- _WHAT TO PRODUCE_: Repeat only the lines from the one containing "module clamp_dowels() color(steel)" through the one containing "if empty is", exactly as written, both ends included.

--- start of EXERCISE DATA ---

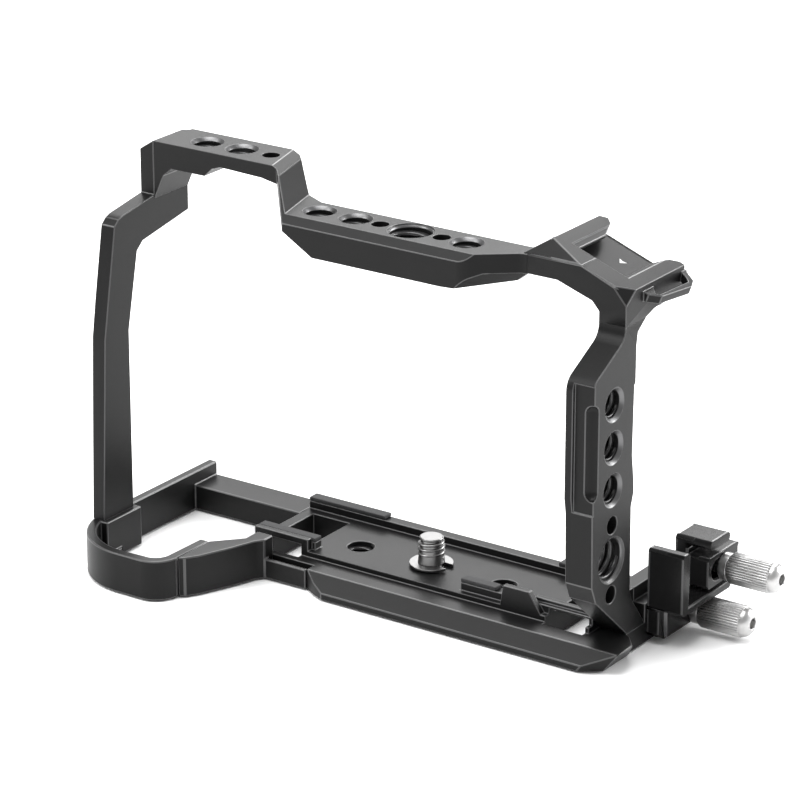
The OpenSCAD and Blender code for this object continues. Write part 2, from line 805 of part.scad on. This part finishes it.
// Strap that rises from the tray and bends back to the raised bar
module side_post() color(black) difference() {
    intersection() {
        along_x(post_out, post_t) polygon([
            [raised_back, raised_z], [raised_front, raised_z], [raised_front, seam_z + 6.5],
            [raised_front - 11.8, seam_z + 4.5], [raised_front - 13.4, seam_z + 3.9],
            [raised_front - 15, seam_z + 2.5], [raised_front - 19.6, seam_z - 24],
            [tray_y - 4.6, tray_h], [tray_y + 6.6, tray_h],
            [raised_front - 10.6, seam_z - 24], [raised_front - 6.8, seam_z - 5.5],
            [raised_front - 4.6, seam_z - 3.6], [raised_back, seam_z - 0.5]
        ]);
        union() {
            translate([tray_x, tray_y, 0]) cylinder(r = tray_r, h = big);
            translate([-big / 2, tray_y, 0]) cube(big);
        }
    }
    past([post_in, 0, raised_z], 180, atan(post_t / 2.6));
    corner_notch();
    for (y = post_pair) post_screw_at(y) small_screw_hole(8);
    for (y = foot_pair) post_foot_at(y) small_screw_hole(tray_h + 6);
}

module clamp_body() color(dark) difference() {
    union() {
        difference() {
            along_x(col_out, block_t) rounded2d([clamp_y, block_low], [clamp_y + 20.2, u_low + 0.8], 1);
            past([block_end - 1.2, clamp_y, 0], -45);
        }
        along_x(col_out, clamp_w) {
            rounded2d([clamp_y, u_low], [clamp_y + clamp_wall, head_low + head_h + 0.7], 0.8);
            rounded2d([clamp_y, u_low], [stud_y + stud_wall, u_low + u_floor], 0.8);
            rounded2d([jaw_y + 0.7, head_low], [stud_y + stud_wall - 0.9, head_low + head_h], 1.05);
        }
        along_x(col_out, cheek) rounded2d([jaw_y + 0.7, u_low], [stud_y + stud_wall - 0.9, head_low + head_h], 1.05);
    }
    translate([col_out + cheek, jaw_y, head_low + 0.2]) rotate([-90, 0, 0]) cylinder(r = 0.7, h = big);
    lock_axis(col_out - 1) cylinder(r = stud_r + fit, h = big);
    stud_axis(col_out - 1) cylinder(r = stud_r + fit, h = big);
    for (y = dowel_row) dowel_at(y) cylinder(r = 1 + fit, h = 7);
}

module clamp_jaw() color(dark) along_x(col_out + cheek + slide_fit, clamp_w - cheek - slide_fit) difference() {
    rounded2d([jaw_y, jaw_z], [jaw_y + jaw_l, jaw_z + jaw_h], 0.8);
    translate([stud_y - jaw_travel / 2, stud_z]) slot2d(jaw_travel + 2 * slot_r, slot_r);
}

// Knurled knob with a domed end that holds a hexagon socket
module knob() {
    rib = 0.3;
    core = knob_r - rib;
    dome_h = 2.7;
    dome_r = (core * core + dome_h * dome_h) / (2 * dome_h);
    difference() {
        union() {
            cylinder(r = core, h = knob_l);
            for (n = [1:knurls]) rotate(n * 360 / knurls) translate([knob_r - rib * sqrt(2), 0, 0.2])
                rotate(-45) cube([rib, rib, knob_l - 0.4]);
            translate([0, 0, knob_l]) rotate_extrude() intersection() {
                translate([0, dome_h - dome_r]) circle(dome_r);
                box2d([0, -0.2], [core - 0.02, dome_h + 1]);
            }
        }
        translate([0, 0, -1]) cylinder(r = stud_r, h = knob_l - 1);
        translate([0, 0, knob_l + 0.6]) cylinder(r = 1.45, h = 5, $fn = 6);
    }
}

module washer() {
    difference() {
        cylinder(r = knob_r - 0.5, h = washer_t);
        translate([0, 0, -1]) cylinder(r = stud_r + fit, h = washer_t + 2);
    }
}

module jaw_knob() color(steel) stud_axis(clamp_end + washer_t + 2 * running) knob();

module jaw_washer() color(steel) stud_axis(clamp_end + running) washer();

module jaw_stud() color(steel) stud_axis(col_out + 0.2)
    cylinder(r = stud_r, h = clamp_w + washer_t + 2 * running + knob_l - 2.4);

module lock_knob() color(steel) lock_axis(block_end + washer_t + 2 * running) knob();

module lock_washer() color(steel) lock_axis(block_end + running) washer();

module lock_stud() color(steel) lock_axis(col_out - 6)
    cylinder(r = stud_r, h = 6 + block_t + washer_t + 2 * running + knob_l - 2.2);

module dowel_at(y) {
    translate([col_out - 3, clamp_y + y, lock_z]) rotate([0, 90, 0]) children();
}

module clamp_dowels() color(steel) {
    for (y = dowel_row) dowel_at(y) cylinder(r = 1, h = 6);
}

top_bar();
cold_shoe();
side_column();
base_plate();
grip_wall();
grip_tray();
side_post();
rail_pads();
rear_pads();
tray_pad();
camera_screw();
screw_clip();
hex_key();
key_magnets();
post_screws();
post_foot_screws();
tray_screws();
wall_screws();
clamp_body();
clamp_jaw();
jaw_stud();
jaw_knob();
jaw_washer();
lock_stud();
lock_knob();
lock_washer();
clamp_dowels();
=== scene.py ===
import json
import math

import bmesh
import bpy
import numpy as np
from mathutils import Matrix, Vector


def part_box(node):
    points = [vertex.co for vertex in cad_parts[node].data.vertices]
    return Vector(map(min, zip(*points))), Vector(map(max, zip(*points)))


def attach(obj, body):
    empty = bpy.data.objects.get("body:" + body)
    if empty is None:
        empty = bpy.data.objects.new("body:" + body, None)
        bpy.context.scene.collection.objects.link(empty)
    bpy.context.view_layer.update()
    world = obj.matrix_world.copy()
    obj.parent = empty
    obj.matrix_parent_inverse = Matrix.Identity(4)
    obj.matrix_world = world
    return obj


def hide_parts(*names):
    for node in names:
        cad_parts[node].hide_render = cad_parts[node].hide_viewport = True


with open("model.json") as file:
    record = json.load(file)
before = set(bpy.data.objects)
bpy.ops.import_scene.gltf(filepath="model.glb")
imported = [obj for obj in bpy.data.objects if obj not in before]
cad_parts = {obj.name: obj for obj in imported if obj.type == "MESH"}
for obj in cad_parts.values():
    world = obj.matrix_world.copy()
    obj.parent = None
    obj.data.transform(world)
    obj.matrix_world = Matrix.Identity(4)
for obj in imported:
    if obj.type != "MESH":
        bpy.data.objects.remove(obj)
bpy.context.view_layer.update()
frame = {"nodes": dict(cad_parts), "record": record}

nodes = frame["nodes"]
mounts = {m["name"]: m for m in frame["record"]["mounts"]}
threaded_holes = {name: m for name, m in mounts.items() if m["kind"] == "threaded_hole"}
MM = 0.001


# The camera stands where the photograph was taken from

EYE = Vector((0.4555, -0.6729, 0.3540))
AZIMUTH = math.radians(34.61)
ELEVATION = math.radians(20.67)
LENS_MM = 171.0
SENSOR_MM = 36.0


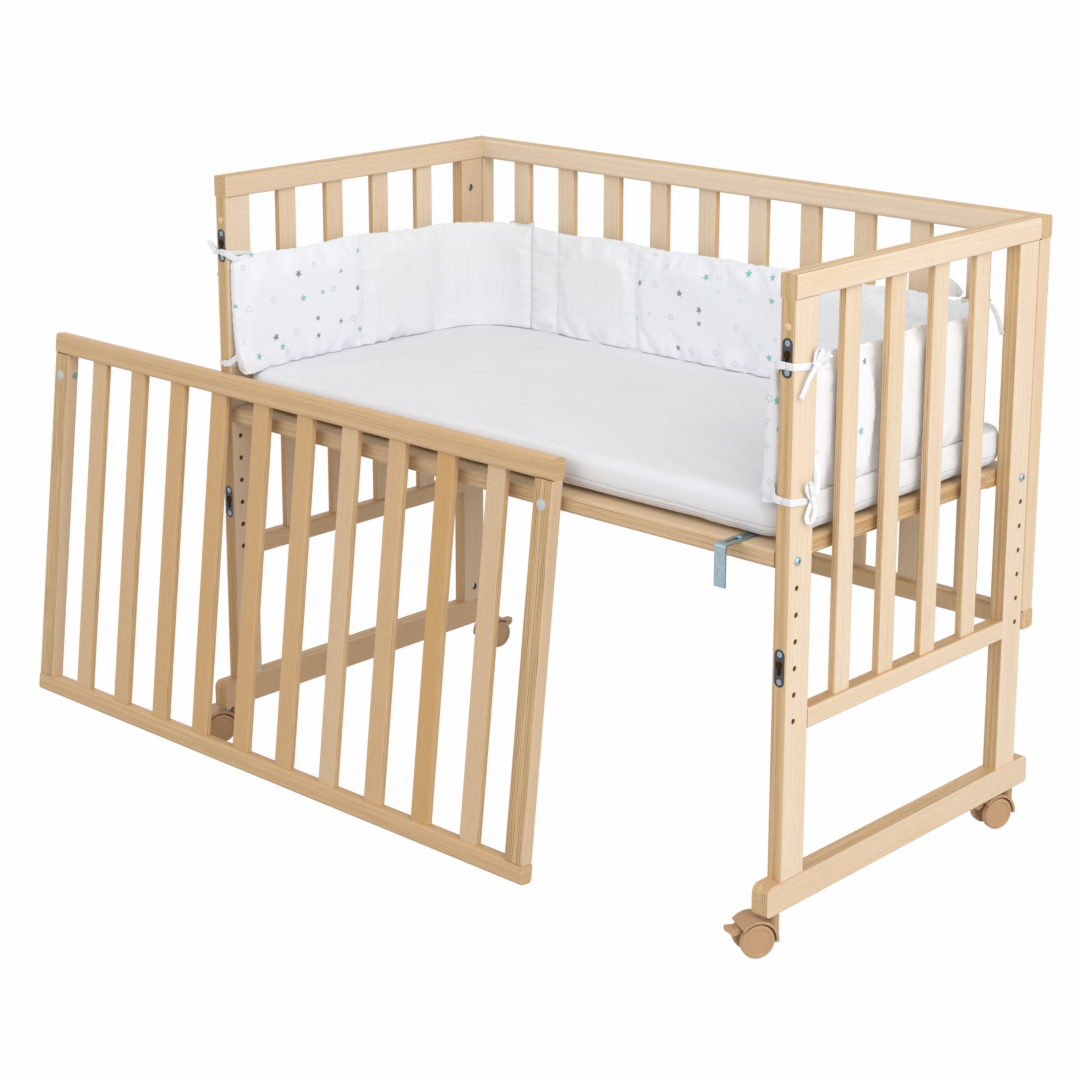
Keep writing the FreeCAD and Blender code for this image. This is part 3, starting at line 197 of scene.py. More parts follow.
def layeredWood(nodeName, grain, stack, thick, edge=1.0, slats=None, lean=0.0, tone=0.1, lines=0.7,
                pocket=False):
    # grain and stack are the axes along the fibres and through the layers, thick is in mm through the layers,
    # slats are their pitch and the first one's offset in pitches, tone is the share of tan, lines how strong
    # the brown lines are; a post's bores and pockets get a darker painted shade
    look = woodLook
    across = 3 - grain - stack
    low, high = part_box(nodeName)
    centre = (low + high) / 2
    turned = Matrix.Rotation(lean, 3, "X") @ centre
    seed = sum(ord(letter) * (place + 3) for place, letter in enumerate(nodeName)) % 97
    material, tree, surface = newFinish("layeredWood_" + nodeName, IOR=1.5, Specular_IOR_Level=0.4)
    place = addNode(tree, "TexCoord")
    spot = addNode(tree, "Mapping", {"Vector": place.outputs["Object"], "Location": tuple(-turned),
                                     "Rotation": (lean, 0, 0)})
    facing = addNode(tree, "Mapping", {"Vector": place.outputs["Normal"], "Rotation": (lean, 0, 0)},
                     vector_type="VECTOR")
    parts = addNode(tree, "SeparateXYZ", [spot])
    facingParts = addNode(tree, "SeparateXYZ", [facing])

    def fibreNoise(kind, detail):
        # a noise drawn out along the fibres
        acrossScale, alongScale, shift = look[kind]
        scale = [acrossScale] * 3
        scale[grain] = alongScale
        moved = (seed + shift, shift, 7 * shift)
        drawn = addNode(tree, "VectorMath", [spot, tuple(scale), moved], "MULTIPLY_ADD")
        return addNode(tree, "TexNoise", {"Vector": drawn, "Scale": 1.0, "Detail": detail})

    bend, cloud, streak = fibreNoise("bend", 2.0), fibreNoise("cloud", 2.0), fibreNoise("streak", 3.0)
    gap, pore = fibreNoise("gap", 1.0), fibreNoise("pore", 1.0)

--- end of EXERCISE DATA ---

- _WRITTEN RESPONSE_:
module clamp_dowels() color(steel) {
    for (y = dowel_row) dowel_at(y) cylinder(r = 1, h = 6);
}

top_bar();
cold_shoe();
side_column();
base_plate();
grip_wall();
grip_tray();
side_post();
rail_pads();
rear_pads();
tray_pad();
camera_screw();
screw_clip();
hex_key();
key_magnets();
post_screws();
post_foot_screws();
tray_screws();
wall_screws();
clamp_body();
clamp_jaw();
jaw_stud();
jaw_knob();
jaw_washer();
lock_stud();
lock_knob();
lock_washer();
clamp_dowels();
=== scene.py ===
import json
import math

import bmesh
import bpy
import numpy as np
from mathutils import Matrix, Vector


def part_box(node):
    points = [vertex.co for vertex in cad_parts[node].data.vertices]
    return Vector(map(min, zip(*points))), Vector(map(max, zip(*points)))


def attach(obj, body):
    empty = bpy.data.objects.get("body:" + body)
    if empty is None:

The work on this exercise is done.